Thanks a lot for starting this FLIP!

I agree that the current TwoPhaseCommittingSink interfaces is limiting in
that it assumes 1) committers have the same parallelism as writers, and 2)
writers immediately produce finalized committables. This FLIP captures the
problem pretty well, and I do think there are use cases for a more general
flexible interface outside of the Iceberg connector as well.

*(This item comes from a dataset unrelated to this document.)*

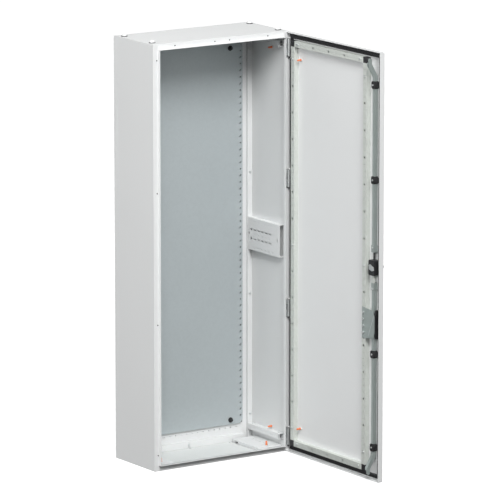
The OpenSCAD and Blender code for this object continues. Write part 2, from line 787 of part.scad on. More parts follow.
module lock_spindle() color(steel) on_door() translate([rod_x, 0, lock_z]) {
    translate([0, lock_y1 + cam_gap, 0]) rotate([90, 0, 0]) cylinder(r = 7, h = lock_wall + cam_gap + 1);
    translate([0, lock_y1 - lock_wall - 1, 0]) rotate([90, 0, 0]) cylinder(r = hub_r, h = 15);
    block([-4, lever_y - 6, -4], [4, lock_y1, 4]);
    translate([0, lock_y1 + cam_gap + cam_t + 1, 0]) rotate([90, 0, 0]) cylinder(d = 5, h = cam_t + 2);
}

// Three-cornered cam plate on the spindle's inner end, its long corner towards the door's lock edge
module lock_cam() color(zinc) on_door() translate([rod_x, 0, lock_z]) face_y(lock_y1 + cam_gap, cam_t)
    difference() {
        polygon([[-19, -8], [-17, 4], [4, 13], [13, 9], [11, -7], [-6, -12]]);
        circle(d = 5);
    }

module escutcheon() color(black) on_door() difference() {
    translate([rod_x, 0, lock_z - 8]) face_y(door_y1 - rose_t, rose_t) {
        square([34, 60], center = true);
        for (s = [-1, 1]) translate([0, s * 30]) circle(d = 34);
    }
    translate([rod_x, door_y1 - rose_t - eps, lock_z]) rotate([-90, 0, 0])
        cylinder(r = 6.2, h = rose_t + 2 * eps);
}

boss_h = 16;
key_r = 7;
key_h = 8;

// Lever drawn level, as it stands with the rods drawn back
module handle_lever() color(black) on_door() translate([rod_x, lever_y, lock_z]) difference() {
    union() {
        rotate([90, 0, 0]) cylinder(r = boss_r, h = boss_h);
        translate([0, -boss_h, 0]) face_y(0, 9) {
            sheet2d([0, -8], [lever_l, 8]);
            translate([lever_l, 0]) circle(r = 8);
        }
    }
    block([-4 - seat, -6 - seat, -4 - seat], [4 + seat, eps, 4 + seat]);
    translate([0, -boss_h + key_h, 0]) rotate([90, 0, 0]) cylinder(r = key_r, h = key_h + eps);
}

// Double-bit insert in the lever's boss
module key_insert() color(steel) on_door() translate([rod_x, lever_y - boss_h + key_h - 0.1, lock_z])
    rotate([90, 0, 0]) {
        difference() {
            cylinder(r = key_r - fit, h = key_h - 0.4);
            translate([0, 0, 2]) cylinder(r = key_r - 2, h = key_h);
        }
        cylinder(r = 1.5, h = key_h - 1);
        translate([0, 0, (key_h - 1) / 2]) cube([8.5, 3, key_h - 1], center = true);
    }

// Upper or lower side of the lock: side 1 looks up from the spindle, side -1 down
module at_lock(side) {
    translate([0, 0, lock_z]) mirror([0, 0, side < 0 ? 1 : 0]) children();
}

upper_span = body_h - lock_z;
lower_span = lock_z;

// Square rod, drawn back: straight run, cranked end and a tab with the roller's pin.
// span is the distance from the spindle to the body's end
module rod_shape(span) {
    ze = span - roller_in;
    zt = ze - roller_r - 1;
    zb = zt - bend_l;
    x0 = rod_x - rod_s / 2;
    y0 = rod_y0 + rod_shift;
    y1 = rod_y1 + rod_shift;
    translate([x0, 0, 0]) rotate([90, 0, 90]) linear_extrude(rod_s)
        polygon([[rod_y0, link_l], [rod_y1, link_l], [rod_y1, zb - bend_k], [y1, zt - bend_k - 4],
                 [y1, zt], [y0, zt], [y0, zt - 4], [rod_y0, zb]]);
    translate([x0, 0, 0]) rotate([90, 0, 90]) linear_extrude(rod_tab) {
        sheet2d([roller_y - rod_s / 2, zt], [roller_y + rod_s / 2, ze]);
        translate([roller_y, ze]) circle(d = rod_s);
    }
    translate([x0, roller_y, ze]) rotate([0, 90, 0]) {
        cylinder(d = roller_pin_d, h = rod_tab + roller_w + 2);
        translate([0, 0, rod_tab + roller_w + 1]) cylinder(d = roller_pin_d + 3, h = 1.5);
    }
}

module roller_shape(span) {
    translate([rod_x - rod_s / 2 + rod_tab + 0.5, roller_y, span - roller_in]) rotate([0, 90, 0])
        difference() {
            cylinder(r = roller_r, h = roller_w);
            translate([0, 0, -eps]) cylinder(d = roller_pin_d + 2 * fit, h = roller_w + 2 * eps);
        }
}

// Flat bar from the lock with a coupler block over the rod's end
module link_shape() {
    ym = (rod_y0 + rod_y1) / 2;
    foot = link_l - 3;
    block([rod_x - link_w / 2, ym - link_t / 2, hub_r + 1], [rod_x + link_w / 2, ym + link_t / 2, foot]);
    difference() {
        block([rod_x - coupler_s / 2, ym - coupler_s / 2, foot],
              [rod_x + coupler_s / 2, ym + coupler_s / 2, foot + coupler_h]);
        block([rod_x - rod_s / 2 - seat, rod_y0 - seat, link_l],
              [rod_x + rod_s / 2 + seat, rod_y1 + seat, link_l + coupler_h]);
    }
}

module upper_rod() color(zinc) on_door() at_lock(1) rod_shape(upper_span);

module lower_rod() color(zinc) on_door() at_lock(-1) rod_shape(lower_span);

module upper_link() color(black) on_door() at_lock(1) link_shape();

module lower_link() color(black) on_door() at_lock(-1) link_shape();

module upper_roller() color(black) on_door() at_lock(1) roller_shape(upper_span);

module lower_roller() color(black) on_door() at_lock(-1) roller_shape(lower_span);

// ---------- door fittings ----------

bracket_t = 2;
ramp_x = rod_x - rod_s / 2 - 1;
ramp_w = 9;
ramp_l = 54;

// Bracket that carries the ramp over the rod
module lift_bracket() color(zinc) on_door() face_y(tube_y, bracket_t) difference() {
    polygon([[tube_lx0 + tube_w - 3, bracket_z - 59], [tube_lx0 + tube_w - 3, bracket_z + 59],
             [ramp_x, bracket_z + 52], [ramp_x - ramp_w, bracket_z + 30],
             [ramp_x - ramp_w, bracket_z - 30], [ramp_x, bracket_z - 52]]);
    for (z = bracket_zs) translate([tube_lx0 + tube_w / 2, z]) circle(d = small_d);
}

// Plastic ramp beside the rod that picks the door up as it shuts
module lift_wedge() color(black) on_door() translate([ramp_x - ramp_w, 0, bracket_z])
    rotate([90, 0, 90]) linear_extrude(ramp_w)
        polygon([[skin_y, -ramp_l], [tube_y - 8, -ramp_l], [tube_y, -ramp_l + 22],
                 [tube_y, ramp_l - 22], [tube_y - 8, ramp_l], [skin_y, ramp_l]]);

door_stud_zs = [100, body_h - 100];

module door_earth_studs() color(steel) on_door() for (z = door_stud_zs)
    translate([door_stud_x, skin_y, z]) rotate([-90, 0, 0]) stud();

module door_earth_caps() color(orange) on_door() for (z = door_stud_zs)
    translate([door_stud_x, skin_y, z]) rotate([-90, 0, 0]) stud_cap();

side_left();
side_right();
roof_panel();
floor_panel();
rear_tray();
upright_left();
upright_right();
cross_top();
cross_bottom();
mounting_plate();
plate_standoffs();
plate_nuts();
rail_mid_left();
rail_mid_right();
rail_low_left();
rail_low_right();
rail_up_left();
rail_up_right();
floor_tray_left();
floor_tray_right();
gland_plate();
gland_gasket();
gland_screws();
earth_studs();
earth_caps();
lifting_plugs();
lifting_washers();
flange_plugs();
frame_bolts();
rail_screws();
hinge_body_leaves();
hinge_pins();
hinge_screws();
hinge_door_leaves();
door_skin();
door_rims();
door_gasket();
tube_hinge_side();
tube_lock_side();
tube_top();
tube_bottom();
tube_corners();
door_screws();
rod_guides();
lock_housing();
lift_bracket();
lift_wedge();
door_earth_studs();
door_earth_caps();
escutcheon();
upper_rod();
upper_link();
lower_rod();
lower_link();
upper_roller();
lower_roller();
lock_spindle();
lock_cam();
handle_lever();
key_insert();
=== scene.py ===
# Industrial switchboard cabinet with its door open: the looks of every piece, in the order in
# which the cabinet is put together.
import json
import math

import bmesh
import bpy
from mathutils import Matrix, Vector

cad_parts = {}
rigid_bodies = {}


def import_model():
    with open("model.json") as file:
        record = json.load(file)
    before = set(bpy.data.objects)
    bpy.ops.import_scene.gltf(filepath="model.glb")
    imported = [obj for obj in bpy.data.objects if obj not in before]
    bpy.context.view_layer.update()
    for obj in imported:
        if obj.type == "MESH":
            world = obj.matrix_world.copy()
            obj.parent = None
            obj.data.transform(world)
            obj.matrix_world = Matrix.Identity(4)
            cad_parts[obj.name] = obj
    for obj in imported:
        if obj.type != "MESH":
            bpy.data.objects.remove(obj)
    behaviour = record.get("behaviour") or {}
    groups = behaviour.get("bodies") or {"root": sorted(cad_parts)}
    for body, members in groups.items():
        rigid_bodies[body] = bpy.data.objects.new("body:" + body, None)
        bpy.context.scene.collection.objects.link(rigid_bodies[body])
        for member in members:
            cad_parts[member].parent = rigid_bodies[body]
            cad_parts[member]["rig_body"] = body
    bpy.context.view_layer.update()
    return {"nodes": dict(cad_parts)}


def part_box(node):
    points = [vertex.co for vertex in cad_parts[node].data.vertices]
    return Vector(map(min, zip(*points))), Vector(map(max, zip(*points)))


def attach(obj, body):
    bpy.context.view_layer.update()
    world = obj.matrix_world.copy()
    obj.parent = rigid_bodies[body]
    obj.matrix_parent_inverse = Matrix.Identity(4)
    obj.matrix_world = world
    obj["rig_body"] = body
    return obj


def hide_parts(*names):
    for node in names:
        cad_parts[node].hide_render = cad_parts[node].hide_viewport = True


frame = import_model()
bpy.ops.object.select_all(action="DESELECT")

# ---------------------------------------------------------------------------------------------
# Studio. A long lens stands well back to the left of the cabinet, above its roof. The room is
# bright round the horizon, dimmer overhead and dim below, and a big softbox stands at the front left.
camera_data = bpy.data.cameras.new("studio_camera")
camera_data.lens = 357.74
camera_data.sensor_width = 36.0
camera_data.clip_end = 200.0
camera = bpy.data.objects.new("studio_camera", camera_data)
camera.location = (-10.0136, -15.1471, 4.4227)
camera_dip = 11.337
camera_turn = -34.034
camera.rotation_euler = (math.radians(90.0 - camera_dip), 0.0, math.radians(camera_turn))
bpy.context.collection.objects.link(camera)
bpy.context.scene.camera = camera
bpy.context.scene.view_settings.view_transform = "Standard"

room = bpy.data.worlds.new("white_room")
room.use_nodes = True
sky = room.node_tree
towards = sky.nodes.new("ShaderNodeTexCoord")
split_sky = sky.nodes.new("ShaderNodeSeparateXYZ")
glow = sky.nodes.new("ShaderNodeFloatCurve")
sky.links.new(towards.outputs["Generated"], split_sky.inputs[0])
curve = glow.mapping.curves[0]
room_glow = ((-1.0, 0.12), (0.04, 0.15), (0.16, 0.85), (0.50, 0.80), (0.65, 0.25), (1.0, 0.15))
glow.mapping.clip_min_x = -1.0
curve.points[0].location = room_glow[0]
curve.points[1].location = room_glow[-1]
for level in room_glow[1:-1]:
    curve.points.new(*level)
glow.mapping.update()
sky.links.new(split_sky.outputs["Z"], glow.inputs["Value"])
sky.links.new(glow.outputs[0], sky.nodes["Background"].inputs["Strength"])
sky.nodes["Background"].inputs["Color"].default_value = (1.0, 1.0, 1.0, 1.0)
bpy.context.scene.world = room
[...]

In terms of the abstraction layering, I was wondering if you've also
considered this approach which I've quickly sketched in my local fork:
https://github.com/tzulitai/flink/commit/e84e3ac57ce023c35037a8470fefdfcad877bcae

With this approach, the sink translator always expect that 2PC sink
implementations should extend `TwoPhaseCommittingSinkBase` and therefore
assumes that a pre-commit topology always exist. For simple 2PC sinks that
do not require transforming committables, we would ship (for convenience)
an additional `SimpleTwoPhaseCommittingSinkBase` where the pre-commit
topology is a no-op passthrough. With that we avoid some of the
"boilerplates" where 2PC sinks with pre-commit topology requires
implementing two interfaces, as proposed in the FLIP.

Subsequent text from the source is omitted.